▶ Exercise instructions:
Set down exactly, please, each line from the one containing "mesh.set_sharp_from_angle(angle=radians(50.0))" through the one containing "obj.matrix_parent_inverse = Matrix.Identity(4)", both lines included, and no other line.

▶ Given information:
<<<<
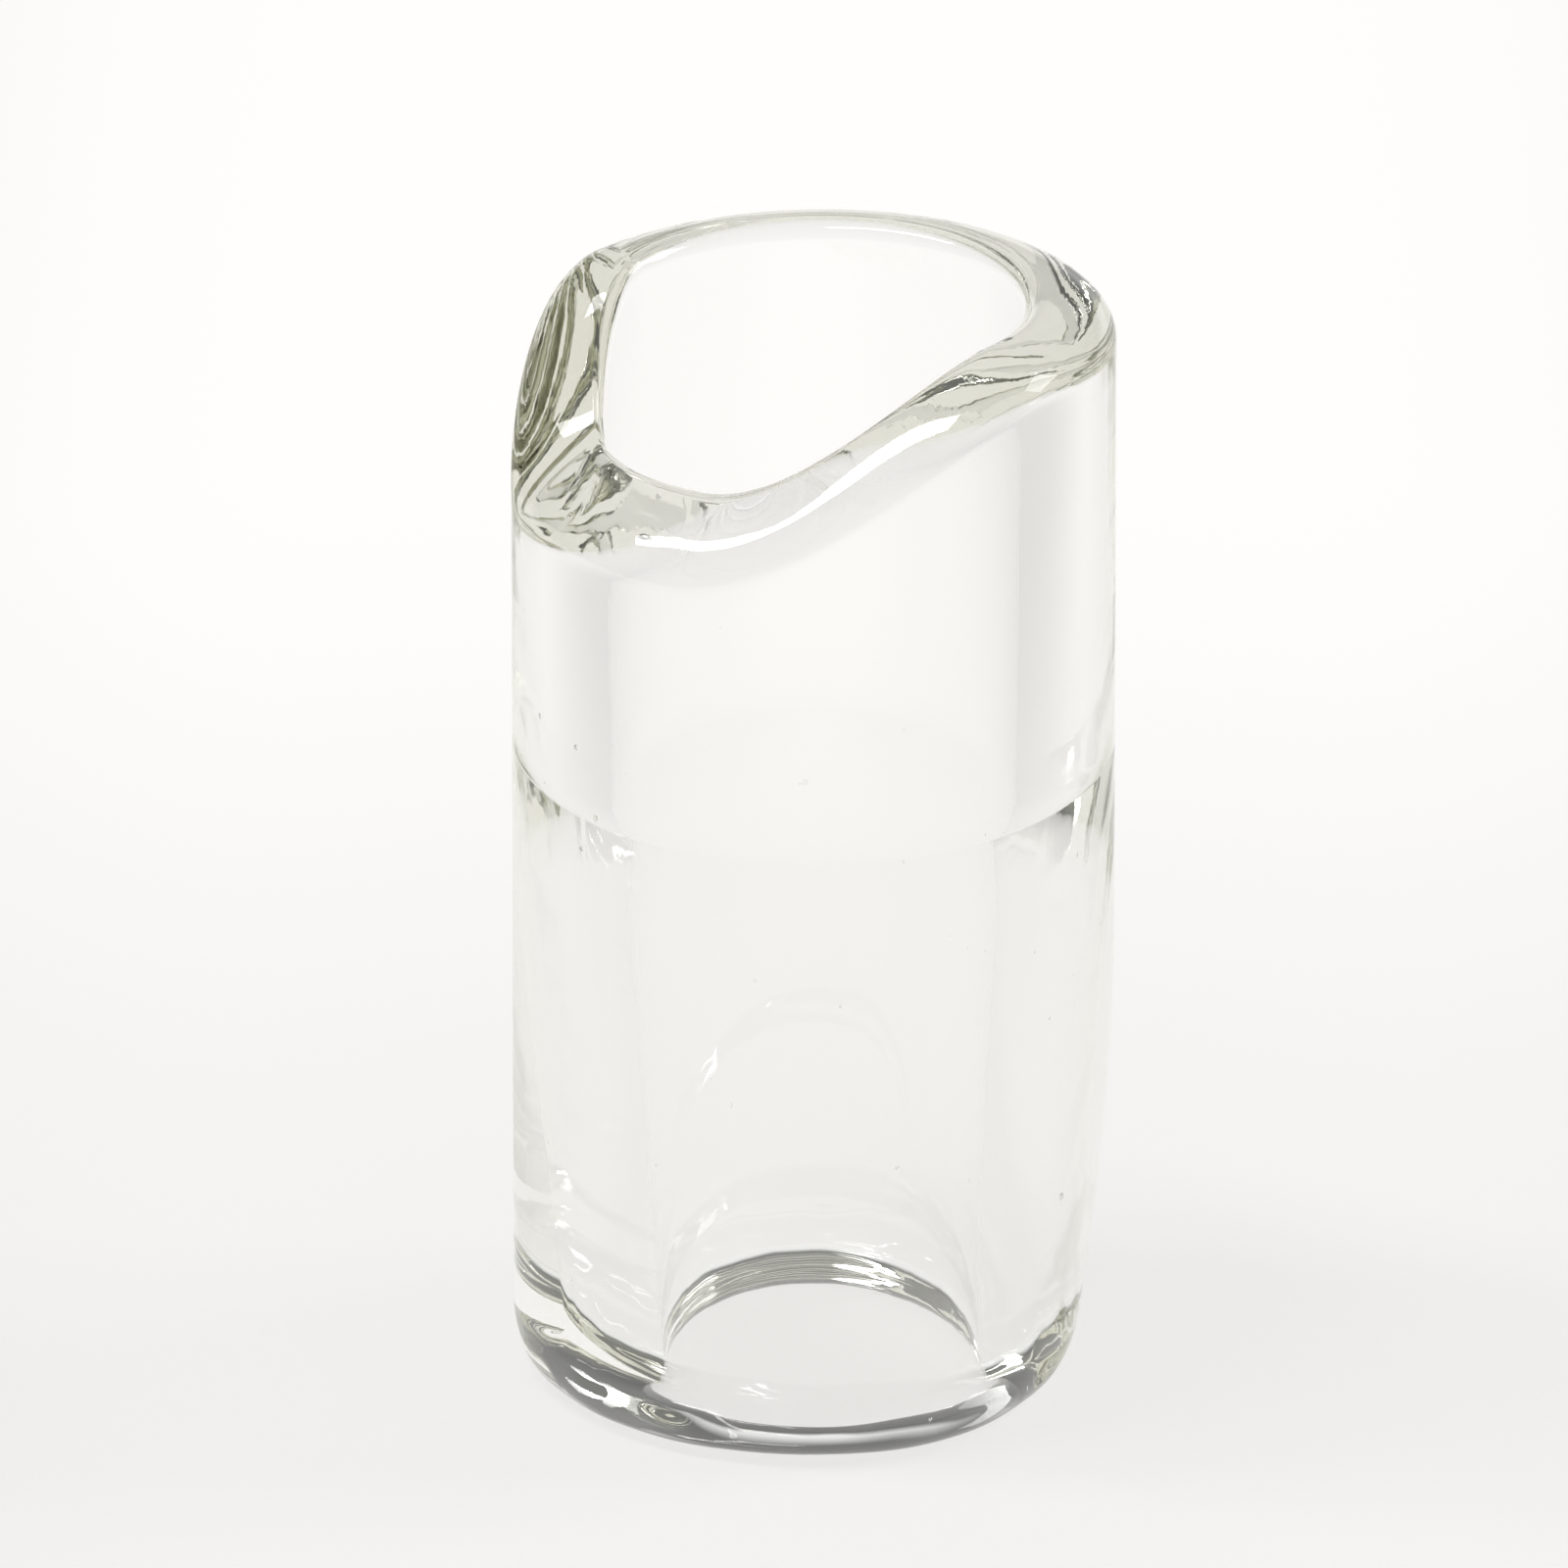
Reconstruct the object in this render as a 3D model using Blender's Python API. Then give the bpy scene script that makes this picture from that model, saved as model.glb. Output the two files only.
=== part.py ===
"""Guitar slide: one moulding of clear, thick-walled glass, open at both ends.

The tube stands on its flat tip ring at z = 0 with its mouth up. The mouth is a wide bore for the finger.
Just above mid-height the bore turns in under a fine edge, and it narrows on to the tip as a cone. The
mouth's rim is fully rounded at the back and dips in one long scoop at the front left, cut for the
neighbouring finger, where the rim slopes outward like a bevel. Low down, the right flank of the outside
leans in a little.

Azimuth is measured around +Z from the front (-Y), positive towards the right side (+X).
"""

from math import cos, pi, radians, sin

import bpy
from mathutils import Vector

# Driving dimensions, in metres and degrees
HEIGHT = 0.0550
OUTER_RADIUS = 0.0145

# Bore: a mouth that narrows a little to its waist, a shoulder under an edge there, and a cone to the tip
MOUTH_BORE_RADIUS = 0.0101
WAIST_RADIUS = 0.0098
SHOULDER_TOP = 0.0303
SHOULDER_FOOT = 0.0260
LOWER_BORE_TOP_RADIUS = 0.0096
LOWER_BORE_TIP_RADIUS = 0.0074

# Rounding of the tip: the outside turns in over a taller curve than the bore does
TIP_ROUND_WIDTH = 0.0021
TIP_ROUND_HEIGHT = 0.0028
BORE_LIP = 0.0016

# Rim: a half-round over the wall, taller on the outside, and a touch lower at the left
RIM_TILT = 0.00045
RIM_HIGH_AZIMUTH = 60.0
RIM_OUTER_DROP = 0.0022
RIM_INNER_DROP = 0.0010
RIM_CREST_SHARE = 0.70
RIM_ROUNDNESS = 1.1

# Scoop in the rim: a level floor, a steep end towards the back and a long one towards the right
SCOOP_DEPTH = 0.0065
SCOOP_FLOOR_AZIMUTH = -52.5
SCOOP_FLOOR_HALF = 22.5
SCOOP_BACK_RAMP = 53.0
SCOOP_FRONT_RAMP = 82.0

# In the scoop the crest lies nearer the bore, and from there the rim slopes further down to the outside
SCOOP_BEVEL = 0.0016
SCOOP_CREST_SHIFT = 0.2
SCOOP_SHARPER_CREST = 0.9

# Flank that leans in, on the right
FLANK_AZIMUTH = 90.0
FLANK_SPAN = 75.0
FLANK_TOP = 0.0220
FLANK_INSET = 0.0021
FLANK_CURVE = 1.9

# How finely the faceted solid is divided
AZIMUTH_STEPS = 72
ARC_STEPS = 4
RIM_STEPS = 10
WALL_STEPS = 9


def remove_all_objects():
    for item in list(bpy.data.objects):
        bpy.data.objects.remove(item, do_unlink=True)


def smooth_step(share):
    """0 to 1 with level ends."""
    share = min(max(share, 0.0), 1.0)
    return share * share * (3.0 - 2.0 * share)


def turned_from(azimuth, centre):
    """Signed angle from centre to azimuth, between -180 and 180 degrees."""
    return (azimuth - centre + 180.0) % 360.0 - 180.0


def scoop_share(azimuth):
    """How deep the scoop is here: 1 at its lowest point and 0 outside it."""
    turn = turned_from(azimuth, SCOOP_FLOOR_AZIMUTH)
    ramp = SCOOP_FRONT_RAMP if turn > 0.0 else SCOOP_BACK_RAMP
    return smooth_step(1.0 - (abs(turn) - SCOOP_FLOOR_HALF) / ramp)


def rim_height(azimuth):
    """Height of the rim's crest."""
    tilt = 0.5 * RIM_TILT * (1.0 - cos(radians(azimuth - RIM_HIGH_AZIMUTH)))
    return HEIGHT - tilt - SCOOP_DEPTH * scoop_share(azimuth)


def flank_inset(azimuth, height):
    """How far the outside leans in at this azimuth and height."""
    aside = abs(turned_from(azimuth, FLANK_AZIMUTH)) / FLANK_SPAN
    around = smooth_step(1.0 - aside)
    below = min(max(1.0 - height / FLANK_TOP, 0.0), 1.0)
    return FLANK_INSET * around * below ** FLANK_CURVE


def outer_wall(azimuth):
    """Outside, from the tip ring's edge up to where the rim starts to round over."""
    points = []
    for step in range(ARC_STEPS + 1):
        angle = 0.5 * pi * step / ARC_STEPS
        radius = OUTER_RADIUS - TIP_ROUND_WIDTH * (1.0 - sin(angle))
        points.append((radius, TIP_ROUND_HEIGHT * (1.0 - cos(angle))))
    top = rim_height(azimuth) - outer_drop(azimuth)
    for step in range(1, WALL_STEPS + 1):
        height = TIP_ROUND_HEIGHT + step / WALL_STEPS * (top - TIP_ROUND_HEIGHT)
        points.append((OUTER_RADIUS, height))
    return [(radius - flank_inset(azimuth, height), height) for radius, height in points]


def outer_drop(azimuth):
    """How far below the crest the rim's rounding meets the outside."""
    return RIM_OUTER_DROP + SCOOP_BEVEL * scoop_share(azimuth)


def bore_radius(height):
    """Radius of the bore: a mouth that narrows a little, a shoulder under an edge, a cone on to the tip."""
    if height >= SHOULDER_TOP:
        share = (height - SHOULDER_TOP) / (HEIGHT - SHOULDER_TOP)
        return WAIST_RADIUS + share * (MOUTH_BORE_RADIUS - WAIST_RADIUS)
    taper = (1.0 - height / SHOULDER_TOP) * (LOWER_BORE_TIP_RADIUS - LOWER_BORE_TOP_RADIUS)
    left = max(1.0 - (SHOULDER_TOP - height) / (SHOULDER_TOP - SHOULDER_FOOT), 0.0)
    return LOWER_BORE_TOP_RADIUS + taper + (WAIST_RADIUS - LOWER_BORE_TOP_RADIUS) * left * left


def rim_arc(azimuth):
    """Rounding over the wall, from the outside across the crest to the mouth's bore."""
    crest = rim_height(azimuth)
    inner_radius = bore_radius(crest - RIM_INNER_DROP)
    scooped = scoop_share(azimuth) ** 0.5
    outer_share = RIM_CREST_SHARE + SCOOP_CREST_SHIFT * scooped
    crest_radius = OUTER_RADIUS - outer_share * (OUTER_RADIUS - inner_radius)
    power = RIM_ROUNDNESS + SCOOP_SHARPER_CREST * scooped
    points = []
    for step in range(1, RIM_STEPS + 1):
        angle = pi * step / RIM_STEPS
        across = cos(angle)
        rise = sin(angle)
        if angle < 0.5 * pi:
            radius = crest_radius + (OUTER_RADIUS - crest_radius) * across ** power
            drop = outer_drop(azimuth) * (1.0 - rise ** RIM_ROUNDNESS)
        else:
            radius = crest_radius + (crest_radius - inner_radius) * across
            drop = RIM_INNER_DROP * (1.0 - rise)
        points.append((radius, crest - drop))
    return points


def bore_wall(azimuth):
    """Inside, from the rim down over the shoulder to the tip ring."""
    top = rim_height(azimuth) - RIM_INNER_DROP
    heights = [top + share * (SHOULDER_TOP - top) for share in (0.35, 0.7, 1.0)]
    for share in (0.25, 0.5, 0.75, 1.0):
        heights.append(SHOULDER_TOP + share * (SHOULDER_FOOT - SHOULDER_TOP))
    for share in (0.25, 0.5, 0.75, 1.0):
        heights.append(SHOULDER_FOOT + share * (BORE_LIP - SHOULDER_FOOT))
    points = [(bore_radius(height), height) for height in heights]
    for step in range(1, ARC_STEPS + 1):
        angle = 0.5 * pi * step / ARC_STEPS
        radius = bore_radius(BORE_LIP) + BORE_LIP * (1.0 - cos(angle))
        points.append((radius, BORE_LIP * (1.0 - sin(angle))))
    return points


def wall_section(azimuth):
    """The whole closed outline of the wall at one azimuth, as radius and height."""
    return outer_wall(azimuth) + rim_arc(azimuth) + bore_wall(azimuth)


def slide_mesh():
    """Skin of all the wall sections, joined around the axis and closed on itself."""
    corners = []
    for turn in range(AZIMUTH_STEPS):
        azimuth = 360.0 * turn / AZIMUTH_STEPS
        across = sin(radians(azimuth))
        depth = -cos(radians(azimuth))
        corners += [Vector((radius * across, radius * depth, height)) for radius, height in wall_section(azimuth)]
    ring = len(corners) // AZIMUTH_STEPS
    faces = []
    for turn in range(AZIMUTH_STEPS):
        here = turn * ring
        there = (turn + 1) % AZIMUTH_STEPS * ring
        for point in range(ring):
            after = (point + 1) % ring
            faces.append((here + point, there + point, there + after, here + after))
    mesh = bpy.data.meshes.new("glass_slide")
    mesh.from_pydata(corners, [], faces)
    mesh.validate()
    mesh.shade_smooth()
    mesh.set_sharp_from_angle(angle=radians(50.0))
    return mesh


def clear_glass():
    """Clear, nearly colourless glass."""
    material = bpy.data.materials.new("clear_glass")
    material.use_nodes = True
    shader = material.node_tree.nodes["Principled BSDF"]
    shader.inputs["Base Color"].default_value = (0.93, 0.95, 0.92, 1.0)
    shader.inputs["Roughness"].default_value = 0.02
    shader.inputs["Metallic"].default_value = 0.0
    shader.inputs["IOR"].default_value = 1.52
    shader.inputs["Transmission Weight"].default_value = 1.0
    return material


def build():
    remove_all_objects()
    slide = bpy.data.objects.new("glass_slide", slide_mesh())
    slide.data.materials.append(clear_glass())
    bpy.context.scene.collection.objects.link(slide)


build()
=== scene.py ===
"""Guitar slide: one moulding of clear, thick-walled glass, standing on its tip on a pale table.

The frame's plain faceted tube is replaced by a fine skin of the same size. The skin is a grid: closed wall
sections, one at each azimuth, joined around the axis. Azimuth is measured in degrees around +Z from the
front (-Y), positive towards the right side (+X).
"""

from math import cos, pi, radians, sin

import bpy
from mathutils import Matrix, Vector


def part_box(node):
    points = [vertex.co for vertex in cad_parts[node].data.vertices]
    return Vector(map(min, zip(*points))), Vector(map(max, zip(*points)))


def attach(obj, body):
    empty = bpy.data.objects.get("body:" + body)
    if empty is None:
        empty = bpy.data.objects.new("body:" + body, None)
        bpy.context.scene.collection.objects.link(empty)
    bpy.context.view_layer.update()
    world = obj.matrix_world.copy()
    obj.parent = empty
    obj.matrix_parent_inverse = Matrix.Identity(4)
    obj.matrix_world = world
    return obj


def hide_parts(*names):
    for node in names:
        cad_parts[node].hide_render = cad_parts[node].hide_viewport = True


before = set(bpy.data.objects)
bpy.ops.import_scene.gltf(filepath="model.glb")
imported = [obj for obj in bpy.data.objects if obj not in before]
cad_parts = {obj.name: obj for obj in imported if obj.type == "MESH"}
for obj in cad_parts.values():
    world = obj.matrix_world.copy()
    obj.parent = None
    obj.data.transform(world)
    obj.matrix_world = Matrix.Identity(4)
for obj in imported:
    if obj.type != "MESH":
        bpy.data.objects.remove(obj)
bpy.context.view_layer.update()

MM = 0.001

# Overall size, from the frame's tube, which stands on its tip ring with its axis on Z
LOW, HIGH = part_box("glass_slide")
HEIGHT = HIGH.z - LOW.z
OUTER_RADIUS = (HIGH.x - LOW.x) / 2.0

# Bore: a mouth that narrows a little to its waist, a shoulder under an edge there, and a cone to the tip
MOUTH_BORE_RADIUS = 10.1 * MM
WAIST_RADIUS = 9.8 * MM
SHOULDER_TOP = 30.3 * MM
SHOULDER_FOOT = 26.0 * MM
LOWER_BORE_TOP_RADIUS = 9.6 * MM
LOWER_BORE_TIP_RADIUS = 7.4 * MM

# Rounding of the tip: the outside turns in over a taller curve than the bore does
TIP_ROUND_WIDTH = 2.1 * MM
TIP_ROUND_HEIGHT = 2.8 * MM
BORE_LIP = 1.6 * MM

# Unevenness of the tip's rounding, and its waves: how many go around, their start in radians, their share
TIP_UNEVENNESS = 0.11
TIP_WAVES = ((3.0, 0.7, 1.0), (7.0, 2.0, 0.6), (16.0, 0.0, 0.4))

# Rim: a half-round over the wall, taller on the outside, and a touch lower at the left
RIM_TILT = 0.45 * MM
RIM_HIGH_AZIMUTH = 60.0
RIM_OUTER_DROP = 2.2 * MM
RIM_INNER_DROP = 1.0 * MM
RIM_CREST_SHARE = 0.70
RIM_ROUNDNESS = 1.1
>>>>
▶ Reply to the task:
    mesh.set_sharp_from_angle(angle=radians(50.0))
    return mesh


def clear_glass():
    """Clear, nearly colourless glass."""
    material = bpy.data.materials.new("clear_glass")
    material.use_nodes = True
    shader = material.node_tree.nodes["Principled BSDF"]
    shader.inputs["Base Color"].default_value = (0.93, 0.95, 0.92, 1.0)
    shader.inputs["Roughness"].default_value = 0.02
    shader.inputs["Metallic"].default_value = 0.0
    shader.inputs["IOR"].default_value = 1.52
    shader.inputs["Transmission Weight"].default_value = 1.0
    return material


def build():
    remove_all_objects()
    slide = bpy.data.objects.new("glass_slide", slide_mesh())
    slide.data.materials.append(clear_glass())
    bpy.context.scene.collection.objects.link(slide)


build()
=== scene.py ===
"""Guitar slide: one moulding of clear, thick-walled glass, standing on its tip on a pale table.

The frame's plain faceted tube is replaced by a fine skin of the same size. The skin is a grid: closed wall
sections, one at each azimuth, joined around the axis. Azimuth is measured in degrees around +Z from the
front (-Y), positive towards the right side (+X).
"""

from math import cos, pi, radians, sin

import bpy
from mathutils import Matrix, Vector


def part_box(node):
    points = [vertex.co for vertex in cad_parts[node].data.vertices]
    return Vector(map(min, zip(*points))), Vector(map(max, zip(*points)))


def attach(obj, body):
    empty = bpy.data.objects.get("body:" + body)
    if empty is None:
        empty = bpy.data.objects.new("body:" + body, None)
        bpy.context.scene.collection.objects.link(empty)
    bpy.context.view_layer.update()
    world = obj.matrix_world.copy()
    obj.parent = empty
    obj.matrix_parent_inverse = Matrix.Identity(4)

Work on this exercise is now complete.